Au sujet de l’érotisme, Joumana Haddad dit manifester beaucoup d’intérêt pour ce sujet. Elle a lu de nombreux ouvrages érotiques tels que le Marquis de Sade et possède même une grande bibliothèque érotique chez elle. Au moment où elle décide de créer une revue, elle se dit qu’il serait intéressant de se pencher sur la question du corps, d’où l’appellation de sa revue « Jasad » qui signifie « corps », pour avant tout réfléchir ensemble sur ces questions et non pas les résoudre, le tout dans la langue arabe. « Nos corps arabes sont kidnappés par tous ces tabous, par la peur, la dictature. Le corps n’est pas que charnel, il est politique et social aussi » dit-elle. Elle avance que l’érotisme est un sujet qui a été très développé dans la tradition arabe, principalement par des hommes et qu’aujourd’hui, les Arabes ont rompu avec ce patrimoine-là. Pour elle, le plus important est de remettre à jour cette continuité, de placer l’érotisme dans ce nouveau contexte contemporain et de faire parler les femmes sur le sujet.
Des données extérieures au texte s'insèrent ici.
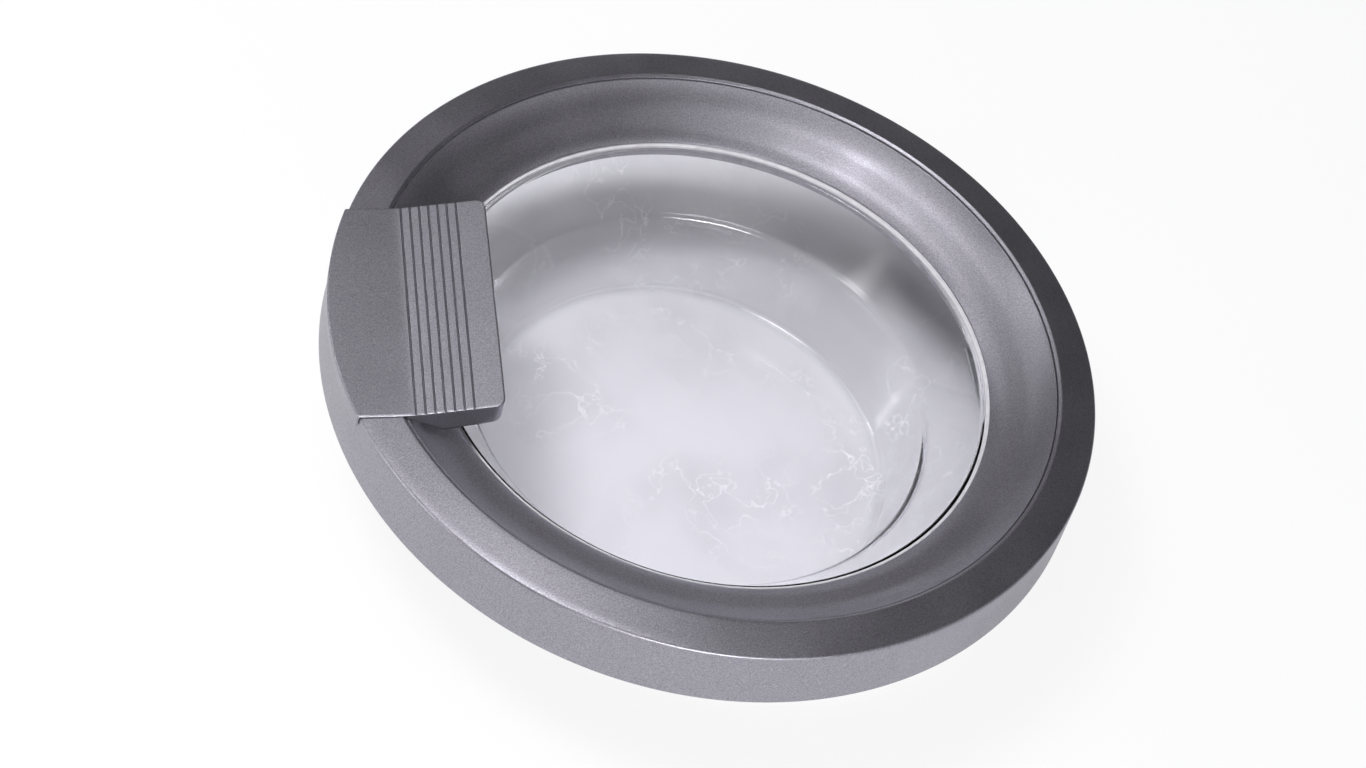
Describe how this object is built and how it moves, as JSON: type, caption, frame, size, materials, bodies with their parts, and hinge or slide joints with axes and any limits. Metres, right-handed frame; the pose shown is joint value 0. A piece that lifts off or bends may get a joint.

Joumana Haddad a des thèmes de prédilection sur lesquels elle travaille : la religion en faisant référence à la laïcité, au système patriarcal, le post-féminisme, le genre, la liberté (d’expression, de pensée, d’être et d’être accepté/e comme l’on est et de vivre sans ce regard oppressant sur soi). De plus, « l’art et la littérature sont des domaines qui me fascinent » affirme-t-elle.
Nous remercions chaleureusement Joumana Haddad de nous avoir reçu et de nous avoir consacré ce moment riche en partage et en confidences !
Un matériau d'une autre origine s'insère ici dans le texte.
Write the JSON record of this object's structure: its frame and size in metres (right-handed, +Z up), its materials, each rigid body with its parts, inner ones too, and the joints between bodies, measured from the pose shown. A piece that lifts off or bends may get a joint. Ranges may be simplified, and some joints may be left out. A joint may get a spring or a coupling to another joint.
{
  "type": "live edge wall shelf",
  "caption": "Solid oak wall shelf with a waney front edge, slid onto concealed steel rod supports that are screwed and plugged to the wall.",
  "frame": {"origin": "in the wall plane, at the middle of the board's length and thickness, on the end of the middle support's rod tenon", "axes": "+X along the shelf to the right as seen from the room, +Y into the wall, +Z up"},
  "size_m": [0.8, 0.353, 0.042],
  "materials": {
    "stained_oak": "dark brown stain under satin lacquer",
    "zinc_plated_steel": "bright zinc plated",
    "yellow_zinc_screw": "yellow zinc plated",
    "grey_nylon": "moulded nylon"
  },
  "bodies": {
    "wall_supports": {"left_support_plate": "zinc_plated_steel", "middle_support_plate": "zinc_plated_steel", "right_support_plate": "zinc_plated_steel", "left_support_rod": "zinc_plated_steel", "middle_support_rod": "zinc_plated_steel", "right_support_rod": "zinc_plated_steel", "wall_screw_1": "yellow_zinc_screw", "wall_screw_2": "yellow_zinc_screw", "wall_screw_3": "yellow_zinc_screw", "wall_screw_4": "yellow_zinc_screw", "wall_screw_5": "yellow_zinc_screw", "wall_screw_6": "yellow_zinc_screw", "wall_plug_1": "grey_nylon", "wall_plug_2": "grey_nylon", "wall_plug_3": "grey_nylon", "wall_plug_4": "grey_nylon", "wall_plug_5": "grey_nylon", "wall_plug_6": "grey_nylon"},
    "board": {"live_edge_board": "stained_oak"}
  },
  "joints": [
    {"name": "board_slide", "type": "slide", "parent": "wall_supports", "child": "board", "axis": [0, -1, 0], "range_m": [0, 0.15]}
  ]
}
Joumana Haddad, née Salloum le 6 décembre 1970 à Beyrouth, est une écrivaine, oratrice et journaliste libanaise, militante pour les droits des femmes. Depuis 2014 elle est annuellement sélectionnée2 comme l’une des femmes arabes les plus influentes au monde par le magazine Arabian Business (position 34 en 2017), pour son engagement culturel et social.